Li has received several inquiries regarding the material from oil service companies, some of which are currently testing applications. “They are trying to take the technology from the lab to the field.”

ARTIFICIAL INTELLIGENCE

Should there be an accidental offshore release, University of Miami researcher Matthew Grossi says the artificial intelligence employed by some well-known tech giants could be used to predict the dispersion of oil, thereby providing a vital tool for containment and remediation.

Grossi spoke about the budding technology during the Gulf of Mexico Oil Spill & Ecosystem Science Conference in New Orleans. Since 2013, GoMOSES has served as a clearing house of sorts for scientists, academics and government officials to discuss oil containment and remediation technologies, among a host of other ecological topics related to the Gulf.

Grossi says existing modeling software falls short of accurately predicting where oil will go following a release. “Observations are obviously important,” he adds. “In April, we used ships and drones to monitor environmental conditions in the Gulf and deployed hundreds of drift cards [often used to gather information about the drift of an oil spill] into the water and monitored them with drones.” But when applying the observations to conventional forecasting models, his team ran into some challenges. It turns out the models can only assimilate a certain amount of data.

Grossi’s team then turned its attention to the AI technologies employed by Facebook, Google and Amazon. “One thing that all these companies have in common is that they all use artificial intelligence in near real time to analyze an enormous wealth of user statistics to guess what ad might be appealing to you, or who you might know, or what product you might want to buy.

“So this got us wondering, can we do this in the ocean sciences as well?”

The field of artificial intelligence, or machine learning, incorporates the development of algorithms that learn and develop as they are fed examples from various data sets. “It’s a biologically inspired approach,” Grossi says. “It learns just as we do. We observe the world empirically and the neurons in our brains are stimulated when we learn patterns and learn how to analyze data. That’s what neural networks do. You feed them input and by means of weighted links, different neurons inside the neural net perform calculations and through different iterations adjust those weights.

“Essentially, you feed it one example at a time and the model learns statistical relationships between the data sets that you are giving it and what you expect to get out of it.”

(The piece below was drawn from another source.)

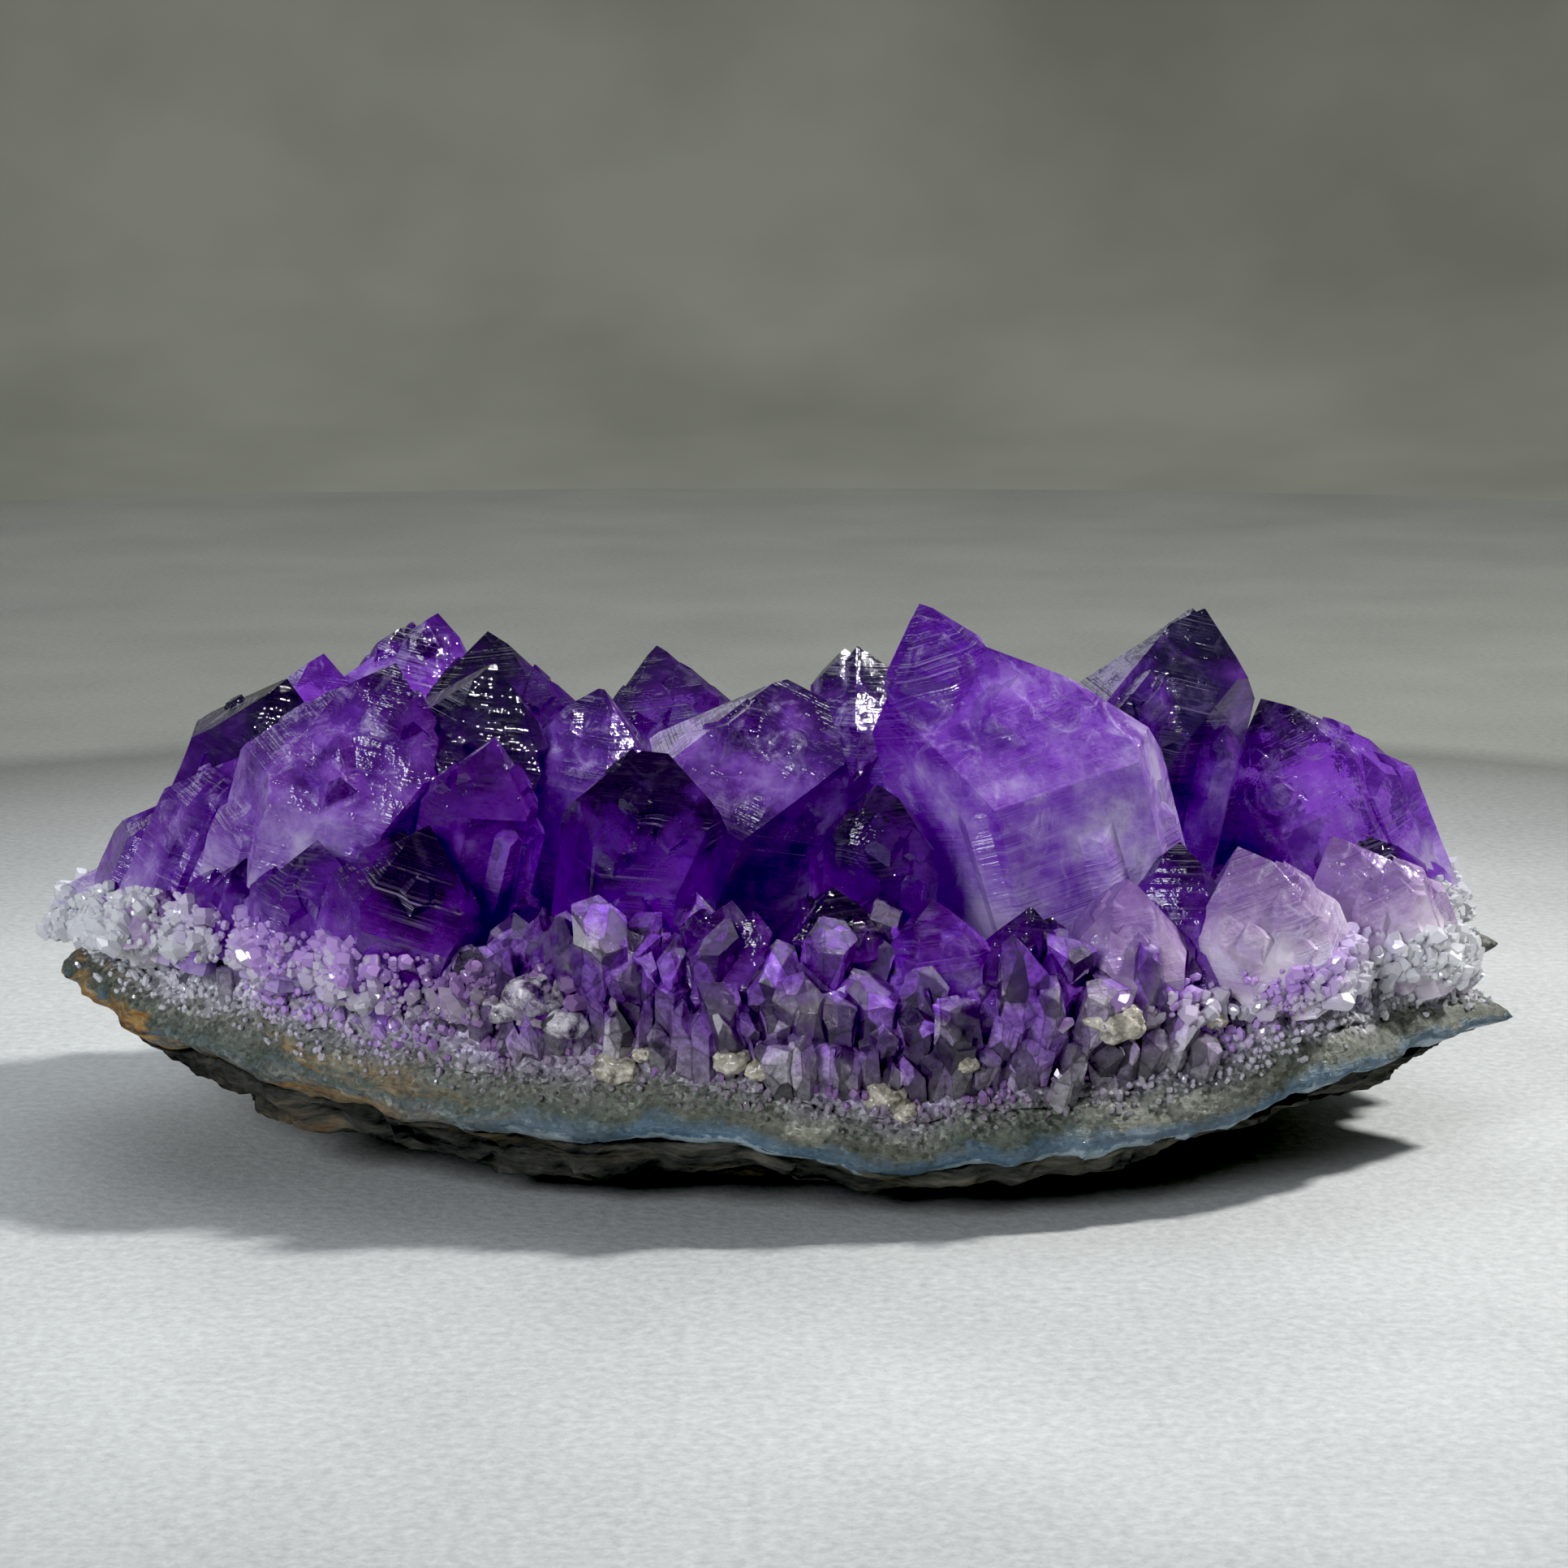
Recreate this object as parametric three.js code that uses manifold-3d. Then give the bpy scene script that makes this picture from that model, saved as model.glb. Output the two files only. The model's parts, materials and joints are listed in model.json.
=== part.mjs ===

Ultimately, Grossi’s team hopes to create a neural network that predicts surface velocity and other environmental parameters that might influence the dispersion of oil. “We’re going to let the model figure that out,” he says. “We’re moving away from a traditional approach where we tell the ocean how to behave and toward one where we allow the observations to tell the model what’s actually happening.”

MAPPING THE DATA

Grossi has teamed up with a professor in the University of Miami’s Electrical and Computer Engineering Department to create the computer model. “If this approach works, it’s going to offer a lot of new potential and open a lot of new doors in the way we can process observational data that is coming in daily from observing initiatives around the country and around the world.

“A lot of this data is still sitting on data servers, just waiting to be analyzed. Perhaps this is a new approach that we can utilize to that end.”

Some technologies are already gaining traction in the “real world” of oil tracking and remediation. In speaking to a gathering at the GoMOSES conference, Oscar Garcia, director of Water Mapping LLC in Corpus Christi, said the drones, thermal imaging software and mapping software his company uses are playing an increasingly significant role in tracking and predicting the dispersion of oil after a leak or spill.

He uses drift cards and drones in tandem to estimate the life cycle of an oil slick.

“Unmanned aerial systems [drones] have become a crucial tool for tactical positioning in oil spill field studies,” Garcia said. “As a result, in-situ measurements and UAS high-resolution mapping can be used to extrapolate valuable, predictive oil data.”